Microsoft Acquires Sensor Maker Canesta

Canesta, manufacturer of CMOS-based single chip 3D sensors, announced it has signed a deal to be acquired by technology giant Microsoft. Last year end the company raised $16 million in funding from investors Carlysle Venture Partners, Venrock and Honda. Honda plans to use Canesta's technology in its future cars to detect and avoid obstacles.

The acquisition is expected to be completed before the end of this year.

Canesta Inc. declared that it has signed a definitive agreement to have its products, technology, intellectual property, customer contracts, and other resources acquired by the Microsoft Corporation. Canesta is located in Sunnyvale, CA.

According to Jim Spare, Canesta president and CEO, "This is very exciting news for the industry. There is little question that within the next decade we will see natural user interfaces become common for input across all devices. With Microsoft's breadth of scope from enterprise to consumer products, market presence, and commitment to NUI, we are confident that our technology will see wide adoption across many applications that embody the full potential of the technology." He further added, "There is little question that within the next decade we will see natural user interfaces become common for input across all devices."

Canesta's technology is used to create natural user interfaces (NUI), by means of which, consumer electronic devices respond to the actions or motions of their users (for example, controlling a TV only with hand gestures).

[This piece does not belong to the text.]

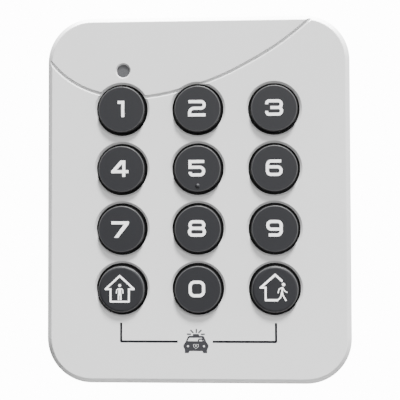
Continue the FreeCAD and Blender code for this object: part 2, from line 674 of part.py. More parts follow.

Canesta is the inventor of a leading single chip 3-D sensing technology platform and a large body of intelligent material. This company has 44 patents granted to date and several still on file, and has also achieved breakthroughs in many areas vital to natural user interface, across many platforms. The invention of standard CMOS 3-D sensing pixels, fundamental innovations in semiconductor devices, mixed-signal IC chip design, optics, signal processing algorithms, and computer vision software, to name a few.

Canesta's 3-D input technology, based upon tiny, CMOS 3-D imaging chips or "sensors", enables fine-grained, 3-dimensional depth-perception for a broad spectrum of applications. Though Canesta's focus is on mass market consumer electronics, many of its applications exist in other markets as well.

The move might affect the evolution of Microsoft NUIs in both Kinect and its next operating system Windows 8.